I have known for a while that the nuk still being stuck in my kid's mouth was my issue. I thought it was because I didn't want to deal with the whining and crying I was positive I would have to endure once I took it away. I thought wrong.
When I picked Alex up this afternoon, he was nuk-less. He is nuk-less everyday when I pick him up. He usually even hands it to me before running off to play when we get there in the morning, and it gets put in a cupboard for the day. But the moment I arrive in the afternoon, he asks for it. Which is exactly what happened yet again today. So, as usual, I caved and went to the cupboard to retrieve it. But it wasn't there. He kept asking, we looked but there was no nuk to be found. So, I just said I didn't know where it was and it must be all gone. He seemed to accept that and we headed home. Throughout the evening, he asked for it, but nothing too bad along the whining front. All the way to bed time he didn't ask much, and he went to bed sans nuk.
While we were singing and rocking in his room, I realized what my real problem has been. My baby isn't a baby anymore. Only babies use nuks. Big boys don't. He looked so old. It broke my heart.

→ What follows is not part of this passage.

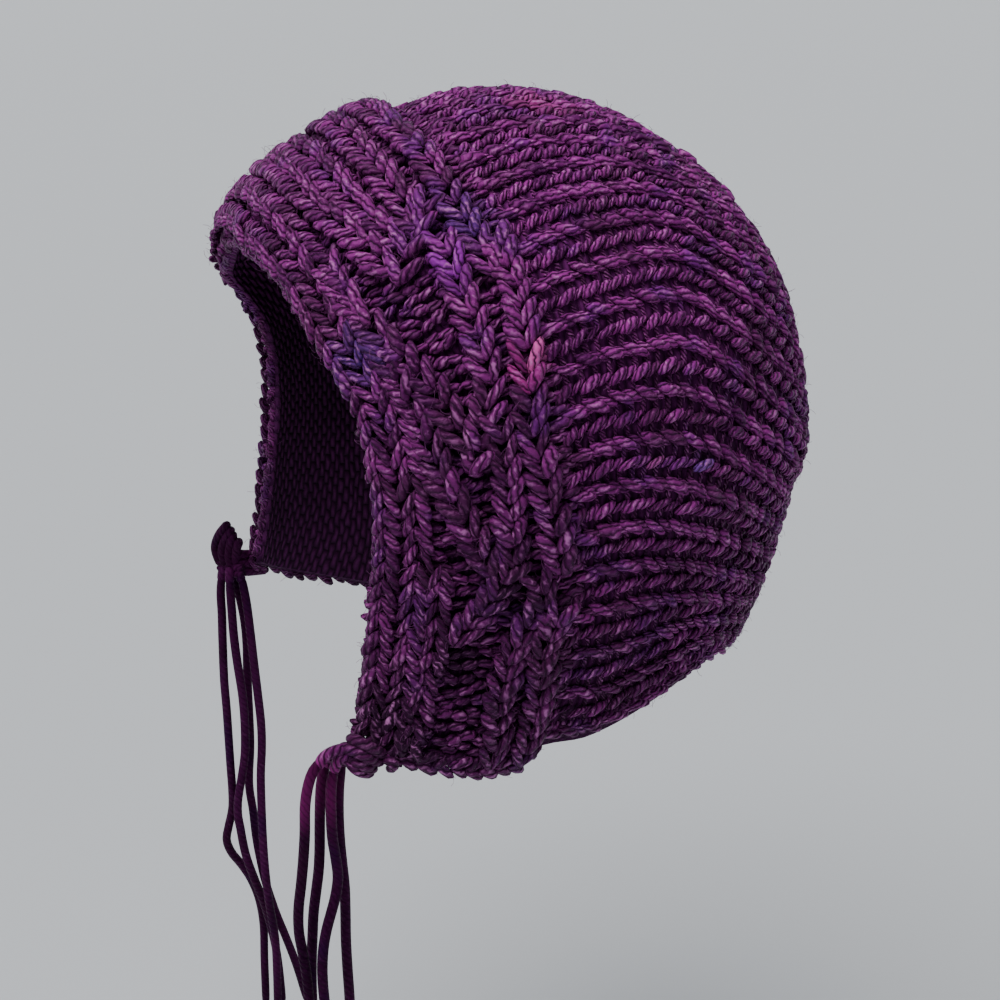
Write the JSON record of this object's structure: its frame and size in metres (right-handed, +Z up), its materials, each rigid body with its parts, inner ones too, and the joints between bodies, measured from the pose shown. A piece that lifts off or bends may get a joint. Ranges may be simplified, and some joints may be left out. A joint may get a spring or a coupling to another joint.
{
  "type": "knit bonnet",
  "caption": "Hand-knit newborn bonnet in its worn form: a braided band frames the face, a ribbed stockinette crown closes at the back, and yarn ties hang from the front corners.",
  "frame": {"origin": "inside of the crown's top, where it rests on the top of a head", "axes": "+Z up along the head, the face opening towards -Y, the wearer's left towards +X"},
  "size_m": [0.1136, 0.1122, 0.2157],
  "materials": {
    "band_knit": "plied wool, soft sheen",
    "crown_knit": "plied wool, soft sheen",
    "tie_yarn": "plied wool, soft sheen"
  },
  "bodies": {
    "root": {"front_band": "band_knit", "crown_body": "crown_knit", "tie_knot_left": "tie_yarn", "tie_knot_right": "tie_yarn", "tie_left_1": "tie_yarn", "tie_left_2": "tie_yarn", "tie_left_3": "tie_yarn", "tie_left_4": "tie_yarn", "tie_right_1": "tie_yarn", "tie_right_2": "tie_yarn", "tie_right_3": "tie_yarn", "tie_right_4": "tie_yarn"}
  },
  "joints": []
}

I love watching him grow and learn and become this hilarious little kid...But I really loved having my snuggly little baby boy.
I have a sneaking suspicion the daycare teachers intentionally took it out of the cupboard. But I think they did it to help me. They knew as well as I did that he is ready to be without a nuk and that I just needed a helpful nudge in the right direction. They didn't fess up to it today, but I'm pretty confident I'll get it out of 'em.